I have a feeling that this film will prove as divisive among fans as it has among critics. There are things about this movie, such as the heavy dialog, the parting shot, and Smith playing fast and loose with the conventions of multiple genres, that will rub some audiences the wrong way. I, however, thought it was great. If you go in expecting a straight horror flick, you’ll be a little disappointed. If you want a gritty, disturbing, grippingly dramatic portrayal of the dark side of human nature that mirrors things actually happening all around us, you’ll dig it. The film shows a lot of growth as a filmmaker from Smith, and that’s coming from someone for whom Clerks was a life changing experience. It’s a shame that he says he’s only going to make one more movie. Actually, everyone who believes that for even a second please raise your hand. I’m waiting. Yeah, I don’t buy it either. Two severed thumbs up. Nathan says check it out.

6 comments:

Andrew said...

Great review....
I've got a totally open mind about Red State, and REALLY want to see it.

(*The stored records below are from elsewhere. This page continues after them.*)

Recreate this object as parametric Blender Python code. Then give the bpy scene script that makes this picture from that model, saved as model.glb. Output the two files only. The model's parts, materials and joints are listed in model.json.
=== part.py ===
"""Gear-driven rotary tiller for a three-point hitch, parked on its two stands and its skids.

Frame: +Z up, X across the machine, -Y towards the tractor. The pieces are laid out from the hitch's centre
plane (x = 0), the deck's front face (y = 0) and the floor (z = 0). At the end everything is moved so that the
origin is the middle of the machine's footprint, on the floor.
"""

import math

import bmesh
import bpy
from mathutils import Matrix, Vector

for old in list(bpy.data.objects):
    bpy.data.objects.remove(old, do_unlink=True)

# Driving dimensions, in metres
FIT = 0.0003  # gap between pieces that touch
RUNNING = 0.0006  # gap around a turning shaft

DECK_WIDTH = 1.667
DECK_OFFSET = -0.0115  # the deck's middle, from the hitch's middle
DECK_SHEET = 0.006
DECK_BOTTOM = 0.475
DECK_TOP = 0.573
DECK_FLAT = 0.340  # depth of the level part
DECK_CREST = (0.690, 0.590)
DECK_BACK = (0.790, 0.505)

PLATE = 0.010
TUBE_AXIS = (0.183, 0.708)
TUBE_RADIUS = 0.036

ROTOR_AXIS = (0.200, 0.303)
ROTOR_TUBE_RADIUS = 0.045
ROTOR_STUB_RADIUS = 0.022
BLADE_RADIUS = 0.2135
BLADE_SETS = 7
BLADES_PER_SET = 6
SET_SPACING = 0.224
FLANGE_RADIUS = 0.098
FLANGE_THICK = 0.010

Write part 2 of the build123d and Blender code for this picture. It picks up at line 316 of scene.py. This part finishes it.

Did you hear about the protests that Westboro Baptist Church is planning for it?

Cash Wampum said...

Great review, Nate. I liked the film myself. All this talk of Smith retiring? What the hell is that? He's like our age or something. Ridiculous!!

SonOfCelluloid said...

Thanks guys. Cash, I think his "retirement" is a publicity thing. Honestly though, if I was set for life and had the option of never working another day in my life, I would take it too. Andrew, yes, I did hear about the protests. I've always wanted to go to one of the counter protests and hold a sign that says "DOG HATES DYSLEXICS!"

Cash Wampum said...

Sure I'd retire!! And spend my time doing something I love. Which is what he's doing now. You don't max out your credit cards and go for broke to make a little black and white flick because you HATE making movies. I mean shiiiiiiiiiiiit!!!

Master_Gio said...

great review, bro! I been dying to see this since i first heard about it.

Fistfull of Boomstick said...

Don't see Cop Out. The action was weak and it's his only movie to date I consider to be poor.

However, excellent review of Red State and kick ass blog in general.